* [EXERCISE]: Write the listing out again, all of it, word for word.

* [RAW DATA]:
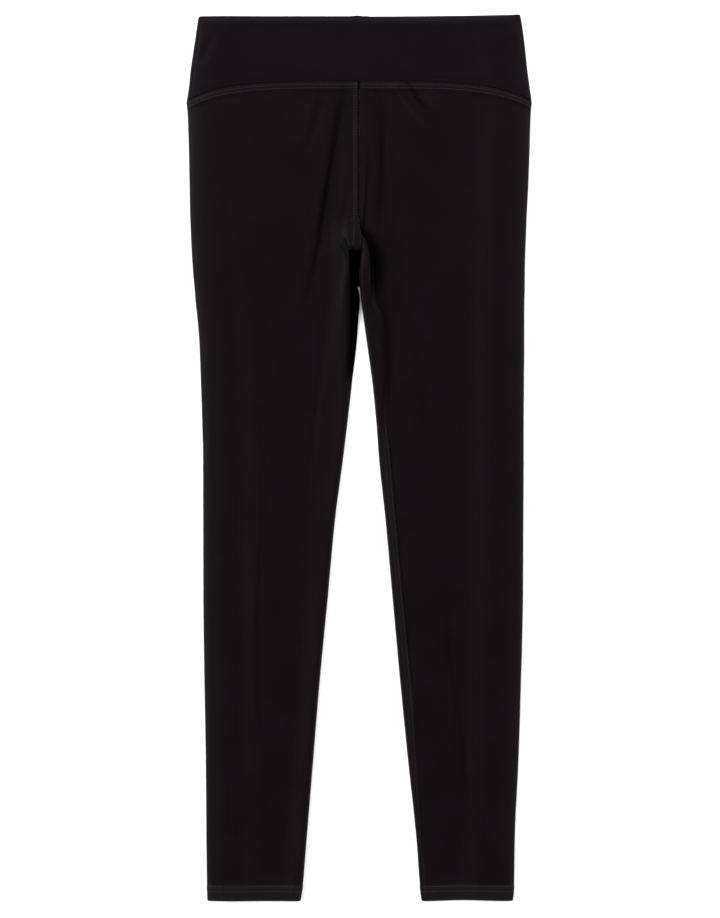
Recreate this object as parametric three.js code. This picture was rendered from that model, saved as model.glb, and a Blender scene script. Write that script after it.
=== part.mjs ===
// Full-length leggings in a stretch knit, lying flat on their back with the front up.
// Millimetres. X runs to the viewer's right, Y from hem to waist, Z up from the surface they lie on.
// Every piece is a wall of cloth, 0.3 mm from its neighbour at each seam: a front and a back
// waistband, two one-piece legs that wrap from the front seam round the outer fold to the back
// seam, and the small crotch gusset that turns under between the thighs.
import * as THREE from "three";

// Driving sizes
const LENGTH = 960;
const LEG_CLOTH = 1.1;
const HEM_CLOTH = 2;
const HEM_DEPTH = 15;
const BAND_CLOTH = 2.2;
const EDGE_ROUND = 0.45;
const SEAM_GAP = 0.3;
const HALF_GAP = SEAM_GAP / 2;
const BAND_SIDE_DEPTH = 92.5;
const WAIST_Y = LENGTH / 2 - 1;
const SEAM_SHIFT_ENDS = 170;
const BAND_SIDE_HALF = 187.3;
const BAND_MIDDLE = 5.4;
const BAND_RIM = 7.6;
const SIDE_SEAM_IN = 3.2;
const OUTER_ROUND = 4.5;
const HEM_PULL = 1.2;
const HEM_INNER = 68;
const HEM_OUTER = 167;
const LEG_COLUMNS = { upper: 17, fold: 5, lower: 9 };
const BAND_COLUMNS = { front: 27, back: 25 };
const GUSSET_COLUMNS = 3;
const BACK_SEAM_IN = 11;
const CLOSING_START = 286;
const CLOSING_END = 297;
const TUBE_START = 303;
const STRIP_MARGIN = 8;
const CREASED_WIDTH = 58;
const CURVED_WIDTH = 55;
const FOLD_POINTS = 24;
const PANEL_POINTS = 300;
const FLAT_POINTS = 80;
const STEP = {
  innerFold: 1.6,
  strip: 3.4,
  creased: 7,
  curved: 12,
  plain: 24,
  outerFold: 2.4,
  flat: 45,
  band: 24,
  bandFold: 2.2,
  bandEdge: 2,
};
const CLOTH_COLOUR = 0x18141a;

// A table keeps its rows under named columns and is read by a smooth curve through them.
function table(names, rows) {
  const columns = {};
  names.split(" ").forEach((name, i) => { columns[name] = rows.map((row) => row[i]); });
  return columns;
}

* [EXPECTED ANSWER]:
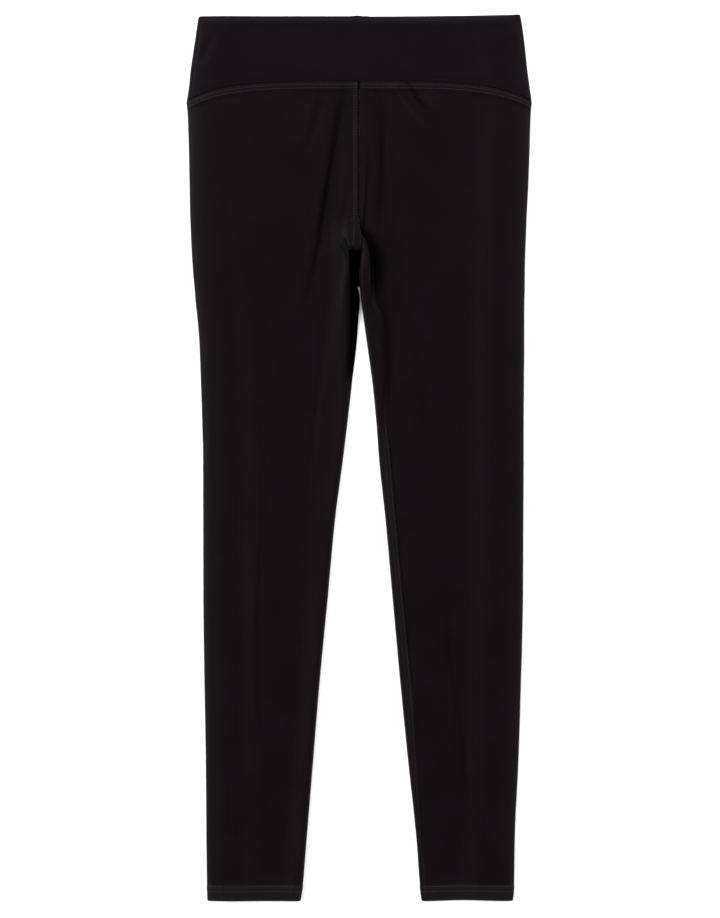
Recreate this object as parametric three.js code. This picture was rendered from that model, saved as model.glb, and a Blender scene script. Write that script after it.
=== part.mjs ===
// Full-length leggings in a stretch knit, lying flat on their back with the front up.
// Millimetres. X runs to the viewer's right, Y from hem to waist, Z up from the surface they lie on.
// Every piece is a wall of cloth, 0.3 mm from its neighbour at each seam: a front and a back
// waistband, two one-piece legs that wrap from the front seam round the outer fold to the back
// seam, and the small crotch gusset that turns under between the thighs.
import * as THREE from "three";

// Driving sizes
const LENGTH = 960;
const LEG_CLOTH = 1.1;
const HEM_CLOTH = 2;
const HEM_DEPTH = 15;
const BAND_CLOTH = 2.2;
const EDGE_ROUND = 0.45;
const SEAM_GAP = 0.3;
const HALF_GAP = SEAM_GAP / 2;
const BAND_SIDE_DEPTH = 92.5;
const WAIST_Y = LENGTH / 2 - 1;
const SEAM_SHIFT_ENDS = 170;
const BAND_SIDE_HALF = 187.3;
const BAND_MIDDLE = 5.4;
const BAND_RIM = 7.6;
const SIDE_SEAM_IN = 3.2;
const OUTER_ROUND = 4.5;
const HEM_PULL = 1.2;
const HEM_INNER = 68;
const HEM_OUTER = 167;
const LEG_COLUMNS = { upper: 17, fold: 5, lower: 9 };
const BAND_COLUMNS = { front: 27, back: 25 };
const GUSSET_COLUMNS = 3;
const BACK_SEAM_IN = 11;
const CLOSING_START = 286;
const CLOSING_END = 297;
const TUBE_START = 303;
const STRIP_MARGIN = 8;
const CREASED_WIDTH = 58;
const CURVED_WIDTH = 55;
const FOLD_POINTS = 24;
const PANEL_POINTS = 300;
const FLAT_POINTS = 80;
const STEP = {
  innerFold: 1.6,
  strip: 3.4,
  creased: 7,
  curved: 12,
  plain: 24,
  outerFold: 2.4,
  flat: 45,
  band: 24,
  bandFold: 2.2,
  bandEdge: 2,
};
const CLOTH_COLOUR = 0x18141a;

// A table keeps its rows under named columns and is read by a smooth curve through them.
function table(names, rows) {
  const columns = {};
  names.split(" ").forEach((name, i) => { columns[name] = rows.map((row) => row[i]); });
  return columns;
}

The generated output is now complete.